[Begin AVAILABLE DATA]

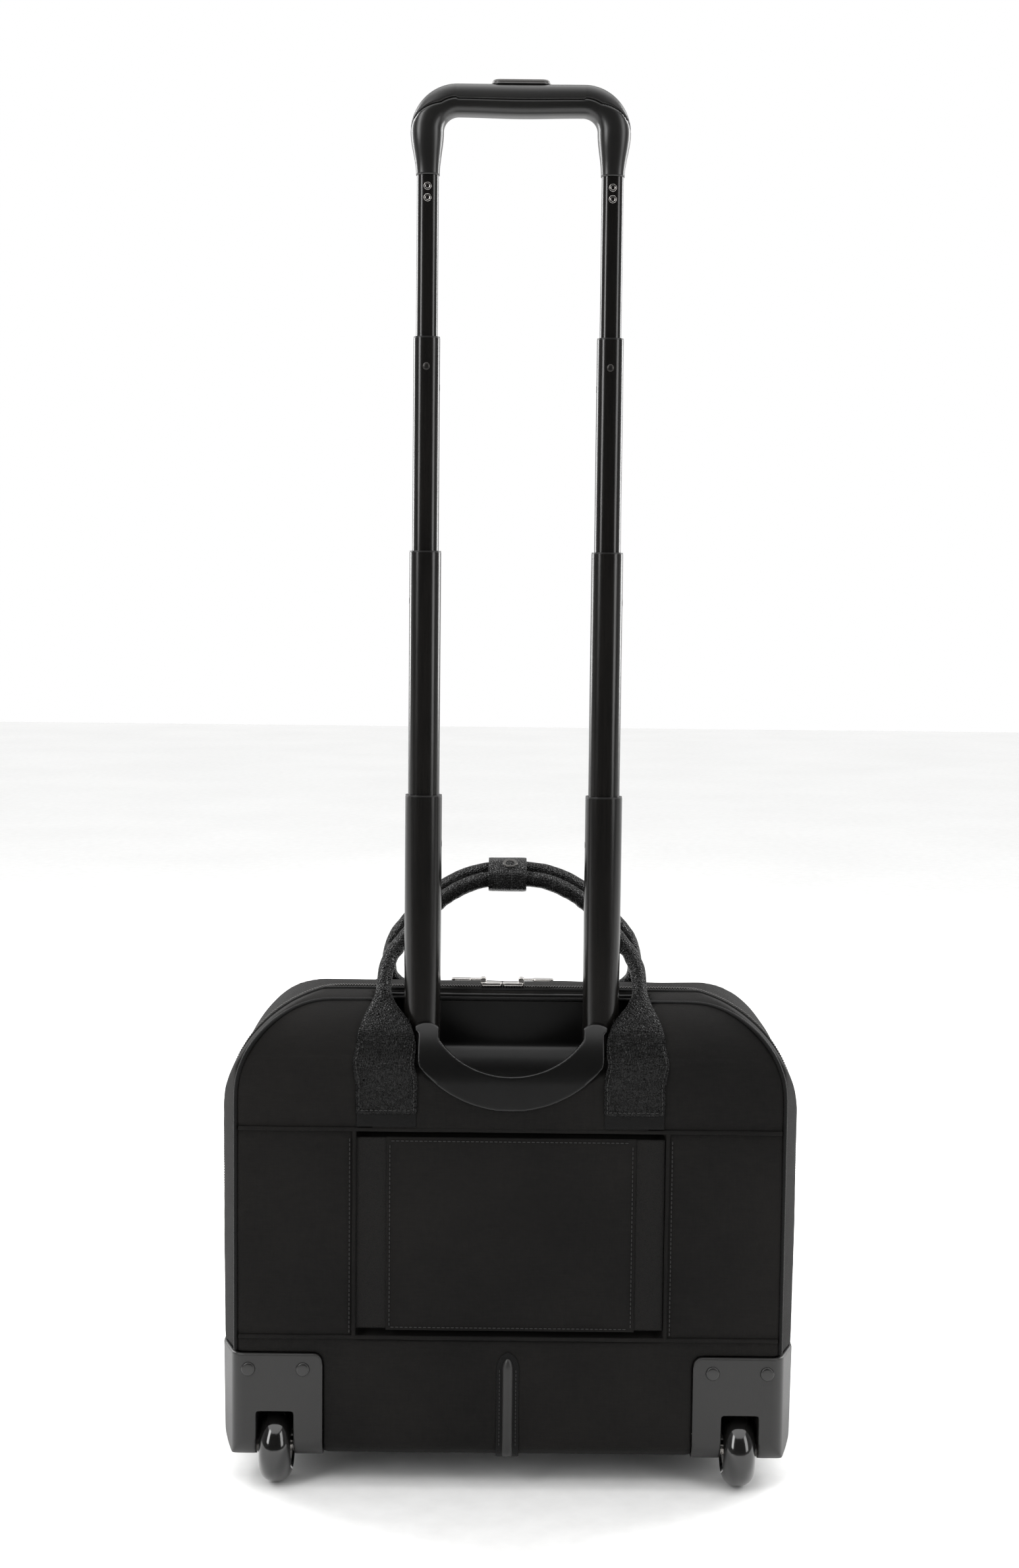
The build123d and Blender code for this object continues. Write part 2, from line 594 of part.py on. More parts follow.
guard_skin = skin_layer(-GUARD_PROUD, 1.5)
guard_limit = case_blank(-GUARD_PROUD)
for side_name, side in (("left", -1), ("right", 1)):
    centre_x = side * WHEEL_X
    inner_x = side * GUARD_INNER_X
    outer_x = side * 230
    with BuildPart() as pocket_wall:
        with BuildSketch(Plane.YZ.offset(centre_x - POCKET_HALF_WIDTH - 3)):
            add(pocket_profile(1.1))
        extrude(amount=2 * POCKET_HALF_WIDTH + 6)
        # Bosses that hold the axle's ends.
        for end in (-1, 1):
            with BuildSketch(Plane.YZ.offset(centre_x + end * POCKET_HALF_WIDTH)):
                with Locations((WHEEL_Y, WHEEL_RADIUS)):
                    Circle(8)
            extrude(amount=end * 8)
        add(guard_limit, mode=Mode.INTERSECT)
    with BuildPart() as wheel_guard:
        add(guard_skin)
        with BuildSketch(Plane.XZ.offset(-GUARD_FRONT_Y)):
            add(guard_outline(side, 0))
        extrude(amount=200, mode=Mode.INTERSECT)
        add(pocket_wall.part)
        with BuildSketch(Plane.YZ.offset(centre_x - POCKET_HALF_WIDTH)):
            add(pocket_profile(0))
        extrude(amount=2 * POCKET_HALF_WIDTH, mode=Mode.SUBTRACT)
        with BuildSketch(Plane.YZ.offset(centre_x - 23)):
            with Locations((WHEEL_Y, WHEEL_RADIUS)):
                Circle(AXLE_RADIUS)
        extrude(amount=46, mode=Mode.SUBTRACT)
    wheel_guard.part.label = f"wheel_guard_{side_name}"
    export_step(wheel_guard.part, f"parts/wheel_guard_{side_name}.step")

    wheel_plane = Plane((centre_x, WHEEL_Y, WHEEL_RADIUS), x_dir=(1, 0, 0), z_dir=(0, -1, 0))
    wheel_axis = Axis((centre_x, WHEEL_Y, WHEEL_RADIUS), (1, 0, 0))
    with BuildPart() as tyre:
        with BuildSketch(wheel_plane):
            with BuildLine():
                Line((-10, 17), (10, 17))
                Line((10, 17), (WHEEL_HALF_WIDTH, 19))
                ThreePointArc((WHEEL_HALF_WIDTH, 19), (7.6, 25.1), (0, WHEEL_RADIUS))
                ThreePointArc((0, WHEEL_RADIUS), (-7.6, 25.1), (-WHEEL_HALF_WIDTH, 19))
                Line((-WHEEL_HALF_WIDTH, 19), (-10, 17))
            make_face()
        revolve(axis=wheel_axis)
    tyre.part.label = f"wheel_tyre_{side_name}"
    export_step(tyre.part, f"parts/wheel_tyre_{side_name}.step")

    with BuildPart() as hub:
        with BuildSketch(wheel_plane):
            with Locations((0, 14)):
                Rectangle(20, 6)
            with Locations((0, 8)):
                Rectangle(7, 6.2)
        revolve(axis=wheel_axis)
        with BuildSketch(Plane.YZ.offset(centre_x - 12)):
            with Locations((WHEEL_Y, WHEEL_RADIUS)):
                with PolarLocations(14, 6):
                    Circle(1.7)
        extrude(amount=24, mode=Mode.SUBTRACT)
    hub.part.label = f"wheel_hub_{side_name}"
    export_step(hub.part, f"parts/wheel_hub_{side_name}.step")

    with BuildPart() as bearings:
        with BuildSketch(wheel_plane):
            with Locations((-7.3, 7.5), (7.3, 7.5)):
                Rectangle(7, 6.92)
        revolve(axis=wheel_axis)
    bearings.part.label = f"wheel_bearings_{side_name}"
    export_step(bearings.part, f"parts/wheel_bearings_{side_name}.step")

# Axles, with shoulders that keep the bearings in the middle of the pockets.
with BuildPart() as wheel_axles:
    for side in (-1, 1):
        centre_x = side * WHEEL_X
        with BuildSketch(Plane.YZ.offset(centre_x - 22)):
            with Locations((WHEEL_Y, WHEEL_RADIUS)):
                Circle(AXLE_RADIUS)
        extrude(amount=44)
        for end in (-1, 1):
            with BuildSketch(Plane.YZ.offset(centre_x + end * 10.9)):
                with Locations((WHEEL_Y, WHEEL_RADIUS)):
                    Circle(5.4)
            extrude(amount=end * 2.75)
wheel_axles.part.label = "wheel_axles"
export_step(wheel_axles.part, "parts/wheel_axles.step")

with BuildPart() as guard_rivets:
    for rivet_x in (-190.5, -150.5, 150.5, 190.5):
        with BuildSketch(Plane.XZ.offset(-BACK_Y + GUARD_PROUD + 0.05)):
            with Locations((rivet_x, 90.9)):
                Circle(5.1)
        extrude(amount=1.8, taper=25)
guard_rivets.part.label = "guard_rivets"
export_step(guard_rivets.part, "parts/guard_rivets.step")

# ======================= Lid: the front of the case =======================================

with BuildPart() as lid_shell:
    add(wall)
    block((-FAR, ZIP_Y + PART_GAP, LID_HINGE_Z + PART_GAP), (FAR, FAR, FAR), mode=Mode.INTERSECT)
lid_shell.part.label = "lid_shell"
export_step(lid_shell.part, "parts/lid_shell.step")

# Slip pocket on the lid's front, open at its top.
with BuildPart() as front_pocket:
    with BuildSketch(Plane.XZ.offset(-FRONT_Y - 0.1)):
        with Locations((0, 177)):
            RectangleRounded(300, 170, 18)
    extrude(amount=-(FRONT_POCKET_Y - FRONT_Y - 0.1))
    fillet(front_pocket.faces().sort_by(Axis.Y)[-1].edges(), radius=6)
    with BuildSketch(Plane.XZ.offset(-FRONT_Y)):
        with Locations((0, 187)):
            Rectangle(292, 182)
        with Locations((-146, 96), (146, 96)):
            Rectangle(30, 30, rotation=45, mode=Mode.SUBTRACT)
    extrude(amount=-(FRONT_POCKET_Y - FRONT_Y - 2.2), mode=Mode.SUBTRACT)
front_pocket.part.label = "front_pocket"
export_step(front_pocket.part, "parts/front_pocket.step")

# ======================= Zip ==============================================================

chain_y = ZIP_Y + PART_GAP + 0.2
with BuildPart() as zip_chain_rear:
    add(chain_layer)
    with BuildSketch(Plane.YZ.offset(-FAR)):
        with BuildLine():
            low_z = LID_HINGE_Z - 0.4
            Polyline(
                (-45.4, 400),
                (-45.4, low_z - 2.7),
                (88, low_z - 2.7),
                (88, low_z),
                (-42.7, low_z),
                (-42.7, 400),
                close=True,
            )
        make_face()
    extrude(amount=2 * FAR, mode=Mode.INTERSECT)
zip_chain_rear.part.label = "zip_chain_rear"
export_step(zip_chain_rear.part, "parts/zip_chain_rear.step")

with BuildPart() as zip_chain_lid:
    add(chain_layer)
    with BuildSketch(Plane.YZ.offset(-FAR)):
        with BuildLine():
            high_z = LID_HINGE_Z + 0.6
            Polyline(
                (chain_y, 400),
                (chain_y, high_z),
                (88, high_z),
                (88, high_z + 2.7),
                (chain_y + 2.7, high_z + 2.7),
                (chain_y + 2.7, 400),
                close=True,
            )
        make_face()
    extrude(amount=2 * FAR, mode=Mode.INTERSECT)
zip_chain_lid.part.label = "zip_chain_lid"
export_step(zip_chain_lid.part, "parts/zip_chain_lid.step")

# Two sliders, nose to nose, each with a pull that lies outwards.
SLIDER_MEET_X = -7.0
SLIDER_LENGTH = 16.3
SLIDER_FLOOR = 367.9
PULL_PIN_Z = SLIDER_FLOOR + 4.4
PULL_LENGTH = 24.0
for side_name, side in (("left", -1), ("right", 1)):
    near_x = SLIDER_MEET_X + side * 0.2
    far_x = SLIDER_MEET_X + side * SLIDER_LENGTH
    pin_x = far_x - side * 2.2
    with BuildPart() as slider:
        centre = (near_x + far_x) / 2
        with BuildSketch(Plane.XY.offset(SLIDER_FLOOR)):
            with Locations((centre, ZIP_Y)):
                RectangleRounded(SLIDER_LENGTH - 0.2, 8.4, 2)
        extrude(amount=2.2)
        for lug in (-1, 1):
            with BuildSketch(Plane.XZ.offset(-(ZIP_Y + lug * 3.1) - 0.6)):
                with Locations((pin_x, PULL_PIN_Z - 0.6)):
                    RectangleRounded(4, 4.4, 1.2)
            extrude(amount=1.2)
        with BuildSketch(Plane.XZ.offset(-ZIP_Y - 3.7)):
            with Locations((pin_x, PULL_PIN_Z)):
                Circle(0.8)
        extrude(amount=7.4)
    slider.part.label = f"zip_slider_{side_name}"
    export_step(slider.part, f"parts/zip_slider_{side_name}.step")

    with BuildPart() as pull:
        with BuildSketch(Plane.XZ.offset(-ZIP_Y - 2.1)):
            with Locations((pin_x, PULL_PIN_Z)):
                Circle(1.9)
            with Locations((pin_x + side * 5, PULL_PIN_Z)):
                Rectangle(10, 1.5)
            with Locations((pin_x, PULL_PIN_Z)):
                Circle(1.1, mode=Mode.SUBTRACT)
        extrude(amount=4.2)
        with BuildSketch(Plane.XY.offset(PULL_PIN_Z - 0.75)):
            with Locations((pin_x + side * (PULL_LENGTH / 2 + 4), ZIP_Y)):
                RectangleRounded(PULL_LENGTH - 8, 7, 3)
        extrude(amount=1.5)
    pull.part.label = f"zip_pull_{side_name}"
    export_step(pull.part, f"parts/zip_pull_{side_name}.step")

# ======================= Leather straps and carry handles =================================

with BuildPart() as front_straps:
    add(strap_layer)
    with BuildSketch(Plane.XY.offset(STRAP_BOTTOM)):
        for side in (-1, 1):
            with BuildLine():
                Polyline(
                    (side * (NECK_X - 6), 8),
                    (side * (NECK_X + 6), 8),
                    (side * (STRAP_X + STRAP_WIDTH / 2), 42),
                    (side * (STRAP_X + STRAP_WIDTH / 2), 150),
                    (side * (STRAP_X - STRAP_WIDTH / 2), 150),
                    (side * (STRAP_X - STRAP_WIDTH / 2), 42),
                    close=True,
                )
            make_face()
    extrude(amount=150, mode=Mode.INTERSECT)
front_straps.part.label = "front_straps"
export_step(front_straps.part, "parts/front_straps.step")


def handle_roll(points):
    """A round leather roll along half a route, and its mirror image."""
    mirrored = [(-x, y, z) for x, y, z in reversed(points)]
    route = mirrored + list(points)
    with BuildPart() as roll:
        with BuildLine():
            path = FilletPolyline(*route, radius=16)
        with BuildSketch(Plane(path @ 0, z_dir=path % 0)):
            Circle(ROLL_RADIUS)
        sweep()
    return roll.part


NEAR_ROLL = (-34.0, 445.5)  # y, z of the back handle at its middle
FAR_ROLL = (-20.5, 451.0)  # y, z of the front handle at its middle
with BuildPart() as back_handle_roll:
    add(
        handle_roll(
            [
                (24, NEAR_ROLL[0], NEAR_ROLL[1]),
                (51, -36.5, 433),
                (81, -43.5, 399),
                (93, -55, 382),
                (NECK_X, -65.5, 368.3),
            ]
        )
    )
back_handle_roll.part.label = "back_handle_roll"
export_step(back_handle_roll.part, "parts/back_handle_roll.step")

with BuildPart() as front_handle_roll:
    add(
        handle_roll(
            [
                (24, FAR_ROLL[0], FAR_ROLL[1]),
                (51, -19, 439),
                (82, -11, 408),
                (93, -1, 391),
                (NECK_X, 8, crown_height(8) + STRAP_THICKNESS + ROLL_RADIUS + 1.2),
            ]
        )
    )
front_handle_roll.part.label = "front_handle_roll"
export_step(front_handle_roll.part, "parts/front_handle_roll.step")

# Wrap: round the back roll, with a tongue that lies over the front roll.
with BuildPart() as handle_wrap:
    with BuildSketch(Plane.YZ.offset(-18.2)):
        with Locations(NEAR_ROLL):
            Circle(ROLL_RADIUS + 2)
        with Locations(FAR_ROLL):
            Circle(ROLL_RADIUS + 3.1)
        make_hull()
        with Locations(NEAR_ROLL):
            Circle(ROLL_RADIUS + 0.1, mode=Mode.SUBTRACT)
        with Locations(FAR_ROLL):
            Circle(ROLL_RADIUS + 1.3, mode=Mode.SUBTRACT)
        with Locations((FAR_ROLL[0] + 15, FAR_ROLL[1])):
            Rectangle(30, 40, mode=Mode.SUBTRACT)
        with Locations((FAR_ROLL[0] - 2.5, FAR_ROLL[1] - 10)):
            Rectangle(10, 20, mode=Mode.SUBTRACT)
    extrude(amount=28.4)
handle_wrap.part.label = "handle_wrap"
export_step(handle_wrap.part, "parts/handle_wrap.step")
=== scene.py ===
"""Looks of the rolling laptop case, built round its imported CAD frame. Metres, in the CAD's frame:
+Z is up, -Y is the back, where the pull handle and the wheels are, and +X is the right from behind."""

import json
import math

import bmesh
import bpy
import numpy as np
from mathutils import Matrix, Vector, noise
from mathutils.bvhtree import BVHTree

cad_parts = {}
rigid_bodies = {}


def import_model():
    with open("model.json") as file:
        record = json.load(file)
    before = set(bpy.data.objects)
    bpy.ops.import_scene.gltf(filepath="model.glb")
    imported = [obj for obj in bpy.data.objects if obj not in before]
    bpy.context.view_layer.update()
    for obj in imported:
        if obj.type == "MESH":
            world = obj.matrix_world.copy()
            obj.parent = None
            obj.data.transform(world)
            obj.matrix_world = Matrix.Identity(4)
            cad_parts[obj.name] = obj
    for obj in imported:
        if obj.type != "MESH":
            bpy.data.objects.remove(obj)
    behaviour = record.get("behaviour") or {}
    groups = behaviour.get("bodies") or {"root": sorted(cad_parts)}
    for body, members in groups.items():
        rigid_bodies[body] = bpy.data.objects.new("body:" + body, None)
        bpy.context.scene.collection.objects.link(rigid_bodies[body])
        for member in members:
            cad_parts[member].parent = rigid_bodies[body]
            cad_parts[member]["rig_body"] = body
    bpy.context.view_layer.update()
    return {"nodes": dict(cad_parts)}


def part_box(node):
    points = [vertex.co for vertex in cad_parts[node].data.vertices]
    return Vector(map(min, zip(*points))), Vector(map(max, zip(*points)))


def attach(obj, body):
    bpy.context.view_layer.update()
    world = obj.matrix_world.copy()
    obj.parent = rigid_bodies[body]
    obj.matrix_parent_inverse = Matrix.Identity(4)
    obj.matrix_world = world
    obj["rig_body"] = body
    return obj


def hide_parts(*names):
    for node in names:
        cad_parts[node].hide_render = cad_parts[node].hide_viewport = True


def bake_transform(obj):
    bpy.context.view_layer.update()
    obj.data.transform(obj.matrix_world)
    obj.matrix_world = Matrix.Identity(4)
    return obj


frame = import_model()
NODES = frame["nodes"]
MM = 0.001
BODY_OF = {name: node["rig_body"] for name, node in NODES.items()}


# ======== Sizes, from the frame ========

REAR_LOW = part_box("rear_shell")[0]
SLEEVE_LOW, SLEEVE_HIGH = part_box("trolley_sleeve_panel")
STRAP_LOW, STRAP_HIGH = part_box("back_straps")
GUARD_LOW, GUARD_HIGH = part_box("wheel_guard_right")
STRIP_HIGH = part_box("rub_strip")[1]
GRIP_LOW, GRIP_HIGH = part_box("grip_core")
COVER_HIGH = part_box("grip_cover")[1]
TUBE_LOW, TUBE_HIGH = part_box("tube_1_right")
BUTTON_LOW, BUTTON_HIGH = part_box("grip_button")
WRAP_LOW, WRAP_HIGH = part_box("handle_wrap")
POCKET_LOW, POCKET_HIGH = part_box("front_pocket")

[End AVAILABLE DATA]

Using the material above, extract the line that contains "for member in" and every line after it, exactly as given; stop at the last line.

■ **EXERCISE OUTPUT**:
        for member in members:
            cad_parts[member].parent = rigid_bodies[body]
            cad_parts[member]["rig_body"] = body
    bpy.context.view_layer.update()
    return {"nodes": dict(cad_parts)}


def part_box(node):
    points = [vertex.co for vertex in cad_parts[node].data.vertices]
    return Vector(map(min, zip(*points))), Vector(map(max, zip(*points)))


def attach(obj, body):
    bpy.context.view_layer.update()
    world = obj.matrix_world.copy()
    obj.parent = rigid_bodies[body]
    obj.matrix_parent_inverse = Matrix.Identity(4)
    obj.matrix_world = world
    obj["rig_body"] = body
    return obj


def hide_parts(*names):
    for node in names:
        cad_parts[node].hide_render = cad_parts[node].hide_viewport = True


def bake_transform(obj):
    bpy.context.view_layer.update()
    obj.data.transform(obj.matrix_world)
    obj.matrix_world = Matrix.Identity(4)
    return obj


frame = import_model()
NODES = frame["nodes"]
MM = 0.001
BODY_OF = {name: node["rig_body"] for name, node in NODES.items()}


# ======== Sizes, from the frame ========

REAR_LOW = part_box("rear_shell")[0]
SLEEVE_LOW, SLEEVE_HIGH = part_box("trolley_sleeve_panel")
STRAP_LOW, STRAP_HIGH = part_box("back_straps")
GUARD_LOW, GUARD_HIGH = part_box("wheel_guard_right")
STRIP_HIGH = part_box("rub_strip")[1]
GRIP_LOW, GRIP_HIGH = part_box("grip_core")
COVER_HIGH = part_box("grip_cover")[1]
TUBE_LOW, TUBE_HIGH = part_box("tube_1_right")
BUTTON_LOW, BUTTON_HIGH = part_box("grip_button")
WRAP_LOW, WRAP_HIGH = part_box("handle_wrap")
POCKET_LOW, POCKET_HIGH = part_box("front_pocket")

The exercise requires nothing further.